Belzer's new career choice may prove to be propitious: The BLS has estimated that employment for medical assistants will grow 34 percent between 2008 and 2018, much faster than the average for all other occupations.

Belzer says she won't earn as much in her new field as she did working in the factory. But if she is like low-income Americans who have gone through training, she could come out ahead. A 2008 study of the Workforce Investment Act, a federal job-training program, found that workers who received training eventually averaged more than $400 more in pay per quarter than those who didn't develop new skills. But mastering a new career isn't as simple as just enrolling in a job-training class.

"Everyone has a unique gift – a unique combination of traits," says Paul David Walker, founder of Genius Stone Partners, a strategic consulting firm in Greater Los Angeles and author of a forthcoming book, "Invent Your Future." Mr. Walker relies on a tried-and-true personality test to figure out strategic directions for his clients. "Once you do what you're naturally good at, you're going to do better than anybody."

* * *

Microphone in hand and shirttails draping over the top of his black jeans, comedian Shaun Eli launches into his routine on a recent Friday night skewering vegetarians, overweight Mississippians, and life and times in the Big Apple.

"In New York, we didn't play cowboys and Indians. We played tenants and landlords," he quips to an audience at the Emelin Theatre in Mamaroneck, N.Y. "In Times Square today, I saw a cop on a horse on a cellphone. There's something unsettling about seeing a horse on a cellphone."

After 20 minutes of banter, he turns over the stage to two more comics, who were also booked and marketed by Mr. Eli's company, Ivy Stand-up. Since Eli hasn't become the next Jay Leno yet, he has found it easier to sell a full show of comics rather than just himself.

His business venture is what reinvention experts would instantly recognize as a melding of passionate interest with previously learned skill. Until 2009, Eli was Shaun Eli Breidbart, Wall Street banker.

Although he began faxing jokes to "The Tonight Show" on a freelance basis some 20 years ago, what really sparked his transition to comedy was a friend who persuaded him to try stand-up. He signed up for classes and found a niche in so-called clean comedy. Eli began setting up gigs, and got busy enough that he quit his banking job in 2009. Since then, he's averaged about three major shows a month – usually in the New York City area.

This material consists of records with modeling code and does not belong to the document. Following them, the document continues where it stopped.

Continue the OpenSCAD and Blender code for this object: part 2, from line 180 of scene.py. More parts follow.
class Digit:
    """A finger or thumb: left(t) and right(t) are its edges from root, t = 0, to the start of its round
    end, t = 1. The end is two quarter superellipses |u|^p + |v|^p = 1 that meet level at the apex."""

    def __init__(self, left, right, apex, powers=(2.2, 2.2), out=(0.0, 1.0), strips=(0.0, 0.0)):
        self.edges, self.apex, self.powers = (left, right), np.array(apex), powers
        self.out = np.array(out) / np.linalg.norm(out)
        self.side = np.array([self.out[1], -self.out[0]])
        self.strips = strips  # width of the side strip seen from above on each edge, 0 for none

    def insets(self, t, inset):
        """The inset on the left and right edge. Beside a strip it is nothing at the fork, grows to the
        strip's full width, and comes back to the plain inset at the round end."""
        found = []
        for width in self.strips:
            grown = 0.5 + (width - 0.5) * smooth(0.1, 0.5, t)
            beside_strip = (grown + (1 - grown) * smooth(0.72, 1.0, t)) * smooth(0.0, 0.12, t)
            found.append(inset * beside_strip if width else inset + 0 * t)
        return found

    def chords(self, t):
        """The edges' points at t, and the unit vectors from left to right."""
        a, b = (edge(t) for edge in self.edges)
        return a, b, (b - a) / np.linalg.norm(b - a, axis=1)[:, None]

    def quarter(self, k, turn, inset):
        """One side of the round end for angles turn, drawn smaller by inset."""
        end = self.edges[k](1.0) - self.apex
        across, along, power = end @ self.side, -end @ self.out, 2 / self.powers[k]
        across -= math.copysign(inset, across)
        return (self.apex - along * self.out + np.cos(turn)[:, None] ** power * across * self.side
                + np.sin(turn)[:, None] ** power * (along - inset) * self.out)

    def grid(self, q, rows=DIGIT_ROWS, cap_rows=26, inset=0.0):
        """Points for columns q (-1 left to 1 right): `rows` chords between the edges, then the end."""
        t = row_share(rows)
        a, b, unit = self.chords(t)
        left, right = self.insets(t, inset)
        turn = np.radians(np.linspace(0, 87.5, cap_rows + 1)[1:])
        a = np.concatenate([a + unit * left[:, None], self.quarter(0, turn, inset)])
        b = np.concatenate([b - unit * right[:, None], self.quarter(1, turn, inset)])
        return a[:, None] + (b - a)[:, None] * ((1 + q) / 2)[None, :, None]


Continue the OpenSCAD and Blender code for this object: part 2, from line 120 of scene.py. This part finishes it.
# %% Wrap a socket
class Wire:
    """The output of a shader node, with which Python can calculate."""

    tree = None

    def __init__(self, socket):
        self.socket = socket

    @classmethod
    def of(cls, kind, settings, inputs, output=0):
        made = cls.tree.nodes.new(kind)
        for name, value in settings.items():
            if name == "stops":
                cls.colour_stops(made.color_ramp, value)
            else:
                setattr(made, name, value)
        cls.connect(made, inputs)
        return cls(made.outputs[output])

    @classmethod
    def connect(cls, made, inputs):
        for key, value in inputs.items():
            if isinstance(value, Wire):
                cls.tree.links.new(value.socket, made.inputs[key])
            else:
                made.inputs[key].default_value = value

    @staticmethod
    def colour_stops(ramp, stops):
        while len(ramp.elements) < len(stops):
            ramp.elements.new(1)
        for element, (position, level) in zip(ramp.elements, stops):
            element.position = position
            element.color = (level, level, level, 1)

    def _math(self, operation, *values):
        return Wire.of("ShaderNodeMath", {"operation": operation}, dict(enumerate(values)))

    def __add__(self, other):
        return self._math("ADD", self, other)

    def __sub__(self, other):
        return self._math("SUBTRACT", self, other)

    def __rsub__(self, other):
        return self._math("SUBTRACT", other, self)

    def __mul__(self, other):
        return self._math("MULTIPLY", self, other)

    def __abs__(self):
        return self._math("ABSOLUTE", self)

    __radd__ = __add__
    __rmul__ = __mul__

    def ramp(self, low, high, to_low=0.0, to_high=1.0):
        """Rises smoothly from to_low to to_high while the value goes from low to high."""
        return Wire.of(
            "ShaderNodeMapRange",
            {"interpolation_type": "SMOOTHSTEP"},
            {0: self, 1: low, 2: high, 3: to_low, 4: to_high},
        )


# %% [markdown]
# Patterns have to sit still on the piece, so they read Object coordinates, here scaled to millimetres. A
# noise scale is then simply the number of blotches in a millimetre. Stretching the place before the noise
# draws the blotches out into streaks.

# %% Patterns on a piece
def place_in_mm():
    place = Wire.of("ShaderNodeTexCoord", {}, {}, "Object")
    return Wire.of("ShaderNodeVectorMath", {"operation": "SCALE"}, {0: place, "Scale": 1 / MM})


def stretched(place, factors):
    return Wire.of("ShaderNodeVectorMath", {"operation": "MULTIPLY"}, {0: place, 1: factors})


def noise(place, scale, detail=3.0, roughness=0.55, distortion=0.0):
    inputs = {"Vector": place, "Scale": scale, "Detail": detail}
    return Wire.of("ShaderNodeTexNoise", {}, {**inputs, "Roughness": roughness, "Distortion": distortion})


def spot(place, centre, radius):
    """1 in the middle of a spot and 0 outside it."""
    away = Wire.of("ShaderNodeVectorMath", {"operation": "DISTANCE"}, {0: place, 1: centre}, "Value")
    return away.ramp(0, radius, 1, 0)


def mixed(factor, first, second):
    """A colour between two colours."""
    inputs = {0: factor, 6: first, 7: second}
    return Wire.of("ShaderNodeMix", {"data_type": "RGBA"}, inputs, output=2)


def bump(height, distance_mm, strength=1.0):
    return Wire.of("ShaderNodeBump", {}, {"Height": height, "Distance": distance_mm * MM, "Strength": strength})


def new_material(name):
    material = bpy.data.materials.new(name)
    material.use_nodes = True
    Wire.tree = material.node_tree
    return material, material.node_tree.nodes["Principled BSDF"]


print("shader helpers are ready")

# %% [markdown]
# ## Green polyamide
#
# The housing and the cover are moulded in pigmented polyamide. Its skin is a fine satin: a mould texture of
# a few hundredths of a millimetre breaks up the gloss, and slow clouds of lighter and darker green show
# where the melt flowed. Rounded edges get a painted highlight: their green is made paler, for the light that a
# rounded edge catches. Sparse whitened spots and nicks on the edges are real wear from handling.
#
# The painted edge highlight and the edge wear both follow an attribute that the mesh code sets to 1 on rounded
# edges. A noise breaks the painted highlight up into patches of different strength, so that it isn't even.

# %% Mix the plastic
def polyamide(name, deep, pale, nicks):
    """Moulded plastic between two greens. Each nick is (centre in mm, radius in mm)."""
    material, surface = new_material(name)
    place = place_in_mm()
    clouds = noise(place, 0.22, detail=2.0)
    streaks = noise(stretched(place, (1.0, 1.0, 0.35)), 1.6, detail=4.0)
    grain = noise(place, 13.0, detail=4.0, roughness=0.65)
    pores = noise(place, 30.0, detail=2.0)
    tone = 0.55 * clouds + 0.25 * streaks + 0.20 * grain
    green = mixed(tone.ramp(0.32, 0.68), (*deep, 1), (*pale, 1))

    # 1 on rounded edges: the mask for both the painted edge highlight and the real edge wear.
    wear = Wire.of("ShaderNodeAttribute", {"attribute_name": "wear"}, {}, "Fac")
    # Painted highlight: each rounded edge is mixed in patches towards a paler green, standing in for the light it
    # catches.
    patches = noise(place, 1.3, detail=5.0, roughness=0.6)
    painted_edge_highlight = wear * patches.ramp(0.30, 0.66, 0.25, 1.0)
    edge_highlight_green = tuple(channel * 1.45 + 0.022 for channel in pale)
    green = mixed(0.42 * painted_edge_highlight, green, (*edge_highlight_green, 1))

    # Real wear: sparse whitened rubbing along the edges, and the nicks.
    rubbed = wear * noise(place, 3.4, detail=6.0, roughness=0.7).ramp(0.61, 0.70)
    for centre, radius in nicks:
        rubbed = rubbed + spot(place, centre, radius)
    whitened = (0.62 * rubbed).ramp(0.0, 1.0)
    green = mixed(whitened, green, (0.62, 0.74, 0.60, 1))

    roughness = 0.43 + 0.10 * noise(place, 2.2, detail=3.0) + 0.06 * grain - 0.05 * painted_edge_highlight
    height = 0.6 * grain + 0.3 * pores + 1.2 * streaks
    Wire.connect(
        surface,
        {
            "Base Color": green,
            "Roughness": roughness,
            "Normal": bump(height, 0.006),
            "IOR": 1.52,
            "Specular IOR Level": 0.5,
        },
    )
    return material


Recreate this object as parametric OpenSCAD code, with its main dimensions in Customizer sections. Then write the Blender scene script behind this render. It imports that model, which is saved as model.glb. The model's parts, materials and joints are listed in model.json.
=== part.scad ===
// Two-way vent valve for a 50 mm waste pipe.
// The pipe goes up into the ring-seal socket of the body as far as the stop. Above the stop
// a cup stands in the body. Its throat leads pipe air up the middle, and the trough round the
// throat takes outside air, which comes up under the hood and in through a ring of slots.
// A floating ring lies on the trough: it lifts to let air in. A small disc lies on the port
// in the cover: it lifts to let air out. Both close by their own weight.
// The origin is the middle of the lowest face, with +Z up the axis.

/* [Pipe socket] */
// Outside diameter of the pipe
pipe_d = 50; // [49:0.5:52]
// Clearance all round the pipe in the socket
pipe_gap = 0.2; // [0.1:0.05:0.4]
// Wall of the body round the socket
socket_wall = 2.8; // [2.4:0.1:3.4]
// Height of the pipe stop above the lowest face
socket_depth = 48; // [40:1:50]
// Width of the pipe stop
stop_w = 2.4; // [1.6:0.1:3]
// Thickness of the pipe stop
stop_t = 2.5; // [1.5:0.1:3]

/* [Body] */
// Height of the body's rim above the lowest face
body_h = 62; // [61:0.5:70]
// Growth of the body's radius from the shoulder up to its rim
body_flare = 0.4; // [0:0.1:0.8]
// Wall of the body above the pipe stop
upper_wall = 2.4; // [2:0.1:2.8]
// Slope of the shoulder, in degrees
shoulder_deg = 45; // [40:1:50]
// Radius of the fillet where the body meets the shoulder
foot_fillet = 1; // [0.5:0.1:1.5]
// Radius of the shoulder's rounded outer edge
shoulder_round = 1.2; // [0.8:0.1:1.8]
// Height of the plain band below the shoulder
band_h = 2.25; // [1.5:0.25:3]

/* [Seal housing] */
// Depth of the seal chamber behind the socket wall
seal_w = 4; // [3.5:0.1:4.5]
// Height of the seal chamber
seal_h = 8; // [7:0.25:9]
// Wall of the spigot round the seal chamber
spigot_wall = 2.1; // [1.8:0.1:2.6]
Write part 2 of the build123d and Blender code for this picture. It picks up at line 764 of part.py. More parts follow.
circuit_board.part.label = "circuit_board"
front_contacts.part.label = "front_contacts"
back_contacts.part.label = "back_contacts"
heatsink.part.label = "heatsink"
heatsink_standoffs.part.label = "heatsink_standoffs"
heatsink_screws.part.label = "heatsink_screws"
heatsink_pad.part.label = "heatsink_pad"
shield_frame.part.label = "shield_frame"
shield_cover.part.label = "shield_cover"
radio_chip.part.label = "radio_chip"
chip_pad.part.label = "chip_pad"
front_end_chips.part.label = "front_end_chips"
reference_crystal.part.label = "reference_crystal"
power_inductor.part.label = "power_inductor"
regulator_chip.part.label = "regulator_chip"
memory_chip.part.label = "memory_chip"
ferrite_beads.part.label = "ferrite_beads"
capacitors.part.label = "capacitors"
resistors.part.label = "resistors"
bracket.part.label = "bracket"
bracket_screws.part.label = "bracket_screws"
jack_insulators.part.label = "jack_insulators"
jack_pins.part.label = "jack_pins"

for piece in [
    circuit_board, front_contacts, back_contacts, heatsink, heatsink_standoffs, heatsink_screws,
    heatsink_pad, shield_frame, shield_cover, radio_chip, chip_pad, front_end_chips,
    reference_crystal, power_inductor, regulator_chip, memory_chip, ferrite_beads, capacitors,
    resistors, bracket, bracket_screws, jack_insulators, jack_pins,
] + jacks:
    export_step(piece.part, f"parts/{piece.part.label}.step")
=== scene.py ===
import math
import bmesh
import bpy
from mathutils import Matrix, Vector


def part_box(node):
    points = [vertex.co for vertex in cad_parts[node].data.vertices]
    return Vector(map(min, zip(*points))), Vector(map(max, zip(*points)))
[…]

He also recently performed in Maryland; Washington, D.C.; and northern California.

His earnings have plunged from the "low six-figures to the mid-five figures," he says. "But I'm getting stronger and stronger." He hopes 2012 will bring his breakthrough: the year he performs on television. "I'll begin sending videos of my performances to bookers of TV shows – realizing, of course, that I'll just get one shot at their attention."

Many people who have had success reinventing themselves don't stop with just one career change. They keep going. Blair, the gang member-turned-high-tech executive, had worked his way up to where he was making more than $100,000 a year. Yet that wasn't satisfying enough. He wanted to start his own company.

So his boss at Logix became his business partner, and 24/7 Tech, a technical-support firm for medium and small businesses, was born. Blair then sold the company to launch SkyPipeline, a wireless broadband provider, which he later sold for $25 million.

Now, he is chief executive officer of ViSalus, a weight-loss and fitness direct-sales company based in Troy, Mich., and Los Angeles, which last year saw sales skyrocket to $231 million, up nearly seven times from 2010.

"I would dream about my life, like a movie," he says, when asked for his top tip to would-be career-changers. "If you can visualize ringing the Nasdaq bell or writing the bestselling novel or whatever it is, you will really start to train your subconscious." And "start today," he adds.

As a successful entrepreneur and speaker, Blair was asked in 2010 to give a talk to a megachurch in Detroit. As he prepared to speak, that memory of reading the Bible to an imaginary audience in juvenile detention came back with full force. "I was amazed and in awe," he recalls. "I just believe that when I created that dream, my mind absorbed it."